Pierre Ferrand have long been flying the flag for French gin, but with Saffron Gin, G’Vine Gin and others now on the market it would seem like there are a few contenders vying for the mantle of best gin in France. With a new bottle design that combines copper and their familiar blue glass it has helped refresh the brand, which had begun to look a little tired. Citadelle Gin has been underrated for many years and liquid aside, it deserves to be considered as one of the brands that tried to re-establish the diversity within the category long before the gin boom of recent years.
In an interview Alexandre Gabriel gave in 2012 he explains this a little further: “We started producing Citadelle in 1995 which really makes us the FIRST artisanal gin producer! We hear about so many lovely artisanal gin distilleries opening now, especially in the US, and I think we were the ones almost 20 years ago that started the movement. But now, when a new artisanal distillery opens they make news. But when I started in 1995, being more producer than marketer, I had to actually FIND a market for our gin! A lot of people thought I was nuts.”

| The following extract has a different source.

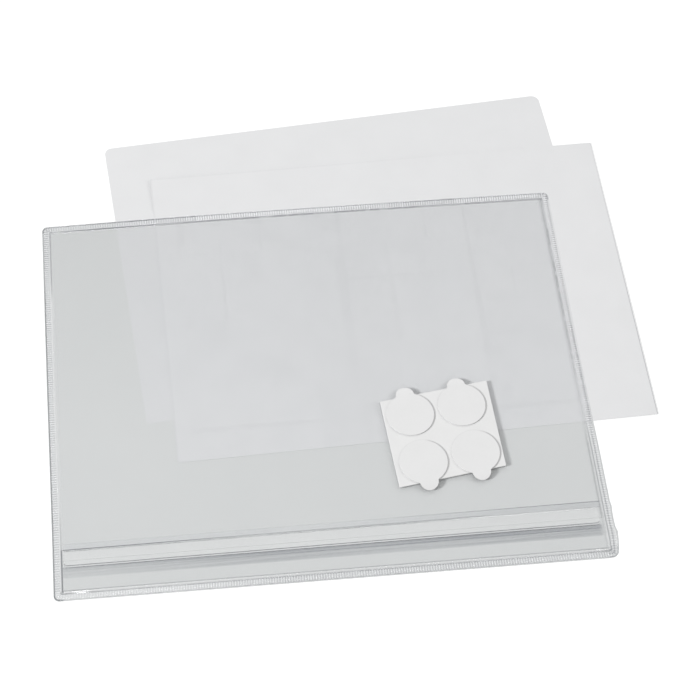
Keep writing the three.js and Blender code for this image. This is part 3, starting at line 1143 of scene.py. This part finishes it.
def bake_tree(name, tree, **values):
    """Run a tree once with its inputs set and keep the result as a plain mesh object."""
    holder = bpy.data.objects.new(name + "_holder", bpy.data.meshes.new(name + "_holder"))
    bpy.context.collection.objects.link(holder)
    modifier = holder.modifiers.new("nodes", "NODES")
    modifier.node_group = tree
    ids = {
        item.name: item.identifier
        for item in tree.interface.items_tree
        if item.item_type == "SOCKET" and item.in_out == "INPUT"
    }
    for label, value in values.items():
        modifier[ids[label]] = value
    depsgraph = bpy.context.evaluated_depsgraph_get()
    mesh = bpy.data.meshes.new_from_object(holder.evaluated_get(depsgraph))
    bpy.data.objects.remove(holder)
    mesh.name = name
    made = bpy.data.objects.new(name, mesh)
    bpy.context.collection.objects.link(made)
    return made


RIB_PITCH = 1.577
RIB_FROM = 1.0
RIB_TO = BAND_END
RIB_THICKNESS = 0.95
RIB_HEIGHT = 0.17
RIB_SINK = 0.01
FLAT_SHARE = 0.3
rib_line = (RIB_FROM + RIB_TO) / 2
ribs = bake_tree(
    "edge_weld_ribs", rib_tree(),
    Width=2 * (HALF_X - rib_line) * MM, Depth=2 * (HALF_Y - rib_line) * MM,
    Corner=(CORNER_RADIUS - rib_line) * MM, Pitch=RIB_PITCH * MM,
    Length=(RIB_TO - RIB_FROM) * MM,
    Thickness=RIB_THICKNESS * MM, Height=RIB_HEIGHT * MM,
    Level=(BASE + PLATE_TOP - RIB_SINK) * MM, Material=rib_vinyl,
)
from_cut = [
    min(HALF_X - abs(corner.co.x) / MM, HALF_Y - abs(corner.co.y) / MM)
    for corner in ribs.data.vertices
]
# The ribs of the right side are pressed nearly flat, and all of them settle with the band.
plate = (BASE + PLATE_TOP) * MM
for corner in ribs.data.vertices:
    if corner.co.x > (HALF_X - WELD) * MM and corner.co.z > plate:
        corner.co.z = plate + (corner.co.z - plate) * FLAT_SHARE
    x, y = settle(corner.co.x / MM, corner.co.y / MM)
    corner.co.x, corner.co.y = x * MM, y * MM
ribs.data.attributes.new("across", "FLOAT", "POINT").data.foreach_set("value", from_cut)
ribs.data.polygons.foreach_set("use_smooth", [True] * len(ribs.data.polygons))
ribs.data.set_sharp_from_angle(angle=math.radians(WELD_SHARP))
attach(ribs, "pocket")
print("rib faces:", len(ribs.data.polygons), "box", [round(v / MM, 1) for v in ribs.dimensions])

# %% [markdown]
# ## Flap
# A strip of the same film is joined to the front film along a narrow weld, just behind the
# mouth. The rest of the strip is free, and it springs up towards its edge. The joined band and
# the free strip are two closed sheets. The free one curves upwards, and its lift changes a
# little along its length, as a cut strip of soft film does. It is thin at its root, where it
# bends, so that it can fold back without cutting into the joined band. That band runs on a
# little past the flap's right end, and is pressed down along the hinge.

# %% Flap and its weld
HINGE_Y = flap_high.y
FLAP_THICKNESS = 0.25
ROOT_THICKNESS = 0.13
FLAP_SPRING = 0.95
FLAP_CORNER = 1.5
BAND_REACH = 2.6
# The pressed line in the band: its depth, and its place and width as shares of the band's width
DENT_DEPTH = 0.1
DENT_PLACE = 0.14
DENT_WIDTH = 0.07


def flap_top(u, v):
    x = flap_low.x + u * (flap_high.x - flap_low.x)
    from_end = min(x - flap_low.x, flap_high.x - x)
    cut = 0.0
    if from_end < FLAP_CORNER:
        cut = FLAP_CORNER - math.sqrt(max(FLAP_CORNER**2 - (FLAP_CORNER - from_end) ** 2, 0.0))
    depth = flap_high.y - flap_low.y - cut
    y = HINGE_Y - depth * v
    uneven = 0.93 + 0.05 * math.sin(x / 47.0 + 0.6) + 0.02 * math.sin(x / 17.0)
    free_lift = flap_high.z - flap_low.z - FLAP_THICKNESS
    run = v * depth / (flap_high.y - flap_low.y)
    spring = FLAP_SPRING * run + (1 - FLAP_SPRING) * run * run
    if v == 0:
        return *settle(x, y), flap_low.z + ROOT_THICKNESS
    return *settle(x, y), flap_low.z + FLAP_THICKNESS + free_lift * uneven * spring


flap_piece = closed_sheet(
    "flap_strip", 220, 16, flap_top, FLAP_THICKNESS, flap_vinyl,
    depth=flap_high.y - flap_low.y, first_row=ROOT_THICKNESS,
)
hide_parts("flap")
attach(flap_piece, "flap")


def joint_top(u, v):
    x = joint_low.x + u * (joint_high.x + BAND_REACH - joint_low.x)
    y = joint_low.y + v * (joint_high.y - joint_low.y)
    return x, y, joint_high.z - DENT_DEPTH * math.exp(-(((v - DENT_PLACE) / DENT_WIDTH) ** 2))


flap_joint = closed_sheet(
    "flap_weld_band", 120, 24, joint_top, joint_high.z - joint_low.z, joint_vinyl,
    depth=joint_high.y - joint_low.y,
)
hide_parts("flap_weld")
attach(flap_joint, "pocket")
print("flap", round(flap_high.x - flap_low.x, 1), "mm long")

# %% [markdown]
# ## Card of pads
# The pads come on a small white card, cut slightly out of square. Each pad is a disc of foam
# with adhesive on both faces, and a paper liner with a tab covers it. The card is a slab with
# softened edges, and a faint ring of painted shade greys it round the foot of each pad.
# The foam discs are a little hollow at the side, and each liner is one thin sheet that narrows
# from the disc into its tab. The tabs droop a little past the disc.

# %% Card, pads and liners
CARD_SIZE = (68.0, 59.6)
CARD_TURNS = (7.6, 4.1)
CARD_TRIMS = ((0.5, 0.0), (-0.9, 0.0), (0.0, 0.3), (-0.2, 0.0))
PAD_RADIUS = 14.55
PAD_SHIFT = -0.5
TAB_HALF = 5.7
TAB_REACH = 19.3
PAD_TURN = 6.9
TAB_DROOP = 0.8
CARD_CORNER = 0.5
SOFT_EDGE = 0.08
# The painted shade ring's inner and outer flank, as distances from a pad's middle in metres
RING_INNER = (0.0144, 0.0149)
RING_OUTER = (0.0157, 0.0152)
RING_SHADE = 0.06
LEAST_HALF = 0.25
# How far the foam's side lies inside the disc, with the height over its lower face
FOAM_HOLLOW = ((0.05, 0.0), (0.14, 0.15), (0.16, 0.3))

card_low, card_high = span("pad_card")
card_middle = (card_low + card_high) / 2


def pad_middle(i):
    low, high = span(f"adhesive_pad_{i}")
    return (low + high) / 2 + Vector((0, PAD_SHIFT, 0))


def pad_shade_ring(tree, middle):
    """A mask of the ring of painted shade on the card round the foot of a pad."""
    centred = add(
        tree, "ShaderNodeMapping", Vector=object_place(tree),
        Location=(-middle.x * MM, -middle.y * MM, 0.0), Scale=(1.0, 1.0, 0.0),
    )
    away = add(tree, "ShaderNodeVectorMath", operation="LENGTH", Vector=centred.outputs[0])
    distance = away.outputs["Value"]
    return product(
        tree, step(tree, distance, *RING_INNER), step(tree, distance, *RING_OUTER)
    )


# Painted shade: a faint grey ring on the card round the foot of each pad.
rings = 0.0
for i in range(1, 5):
    rings = combine(board_tree, "MAXIMUM", rings, pad_shade_ring(board_tree, pad_middle(i)))
mix_over(board_tree, board_shader, product(board_tree, rings, RING_SHADE), DARK)


def card_outline():
    corners = []
    for (right, up), trim in zip(((-1, -1), (1, -1), (1, 1), (-1, 1)), CARD_TRIMS):
        rx, ry = turn(right * CARD_SIZE[0] / 2, 0, CARD_TURNS[0])
        cx, cy = turn(0, up * CARD_SIZE[1] / 2, CARD_TURNS[1])
        corners.append(Vector((card_middle.x + rx + cx, card_middle.y + ry + cy)) + Vector(trim))
    outline = []
    for i, corner in enumerate(corners):
        before = (corners[i - 1] - corner).normalized()
        after = (corners[(i + 1) % 4] - corner).normalized()
        for part in range(5):
            t = part / 4
            spot = corner + before * CARD_CORNER * (1 - t) ** 2 + after * CARD_CORNER * t**2
            outline.append((spot.x, spot.y))
    return outline


card = stacked_slab(
    "pad_card_board", card_outline(),
    [
        (SOFT_EDGE, card_low.z), (0, card_low.z + SOFT_EDGE),
        (0, card_high.z - SOFT_EDGE), (SOFT_EDGE, card_high.z),
    ],
    pad_board,
)
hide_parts("pad_card")
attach(card, "pad_card")


def circle(cx, cy, radius, count=72):
    angles = [2 * math.pi / count * i for i in range(count)]
    return [(cx + radius * math.cos(a), cy + radius * math.sin(a)) for a in angles]


def liner_top(cx, cy, height, degrees):
    """The upper face of a liner: rows from the far side of the disc to the end of the tab."""
    meet = math.sqrt(PAD_RADIUS**2 - TAB_HALF**2)
    straight = TAB_REACH - TAB_HALF

    def half_width(y):
        if y < meet:
            return math.sqrt(max(PAD_RADIUS**2 - y * y, 0.0))
        if y < straight:
            return TAB_HALF
        return math.sqrt(max(TAB_HALF**2 - (y - straight) ** 2, 0.0))

    def top(u, v):
        y = (TAB_REACH - PAD_RADIUS) / 2 - (TAB_REACH + PAD_RADIUS) / 2 * math.cos(math.pi * v)
        w = max(half_width(y), LEAST_HALF)
        past = max(y - PAD_RADIUS, 0.0) / (TAB_REACH - PAD_RADIUS)
        x, y = turn(math.sin((u - 0.5) * math.pi) * w, y, degrees)
        return cx + x, cy + y, height - TAB_DROOP * past * past

    return top


for i in range(1, 5):
    low, high = span(f"adhesive_pad_{i}")
    middle = pad_middle(i)
    pad = stacked_slab(
        f"adhesive_pad_{i}_foam", circle(middle.x, middle.y, PAD_RADIUS),
        [(inset, low.z + up) for inset, up in FOAM_HOLLOW] + [(FOAM_HOLLOW[0][0], high.z)],
        white_foam,
    )
    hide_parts(f"adhesive_pad_{i}")
    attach(pad, f"adhesive_pad_{i}")
    low, high = span(f"pad_liner_{i}")
    degrees = PAD_TURN + (0 if i < 3 else 180)
    liner = closed_sheet(
        f"pad_liner_{i}_paper", 28, 60, liner_top(middle.x, middle.y, high.z, degrees),
        high.z - low.z, release_paper,
    )
    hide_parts(f"pad_liner_{i}")
    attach(liner, f"pad_liner_{i}")
print("card, four pads and four liners")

Citadelle’s website also received a much needed update. It’s worth having a look as they include some captivating imagery and video content showing life behind the scenes. It must be taken with a hint of exaggeration and embellishment – as with all things French – that they sometimes like to forget that laying claim to being the “only” French gin and that their way is, bien-sur, always best doesn’t always make it true. That said, they also have the debonair charm and confidence to get away with, though if you aren’t convinced, just forget the parade and self pomp and enjoy the gin. A mightily tasty gin it definitely is.
Cognac Ferrand launched Citadelle Reserve, where the gin is aged for 6 months in oak barrels before being bottled. We will be reviewing this separately.